Hilfe bietet auch die Webseite der Hamburger Energienetze: hamburger-energienetze.de. Dort werden unter anderem die technischen Voraussetzungen erläutert. „Werden diese eingehalten, ist es seit dem Inkrafttreten des Solarpakets 1 im Mai 2024 nicht mehr erforderlich, die steckerfertige PV-Anlage beim Netzbetreiber anzumelden“, erklärt Pressesprecher Axel Schröder. Eine Registrierung der Anlage im Marktstammdatenregister sei allerdings Pflicht.
Der Mieterverein zu Hamburg wird aktuell mit Presseanfragen zum Thema „Solidarische Balkonkraftwerke“ bombardiert. „Wir begrüßen das Projekt“, erklärt der Vorsitzende Dr.
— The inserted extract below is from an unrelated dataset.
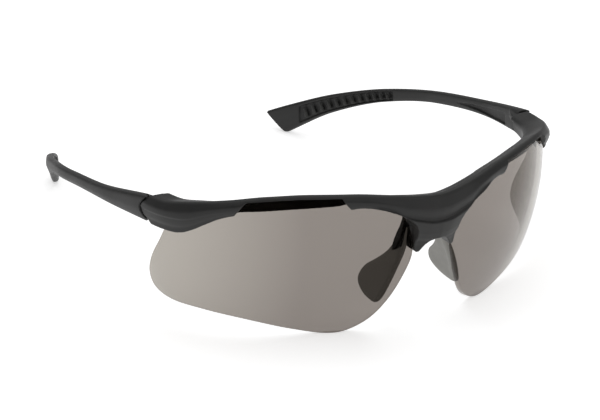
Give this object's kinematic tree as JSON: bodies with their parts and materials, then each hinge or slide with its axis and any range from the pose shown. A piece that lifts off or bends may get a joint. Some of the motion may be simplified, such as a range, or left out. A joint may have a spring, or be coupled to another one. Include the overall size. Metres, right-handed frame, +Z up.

Rolf Bosse. „Insbesondere vor dem Hintergrund, dass auf diese Art und Weise die Vermieterseite deutlich macht, dass ihr sowohl die Entlastung ihrer Mieterinnen und Mieter am Herzen liegt als auch die Energiewende.“ Die prognostizierten Einsparungen seien durchaus realistisch. Ob das Beispiel Schule machen könne, müsse man jedoch abwarten. „Es kommen derzeit immer wieder Meldungen, die Eigentümer verunsichern. So und so teuer wird die energetische Sanierung, so und so teuer wird die neue Heizung – das schreckt ganz bestimmt viele davon ab, auch noch in Photovoltaik zu investieren“, so Dr. Bosse.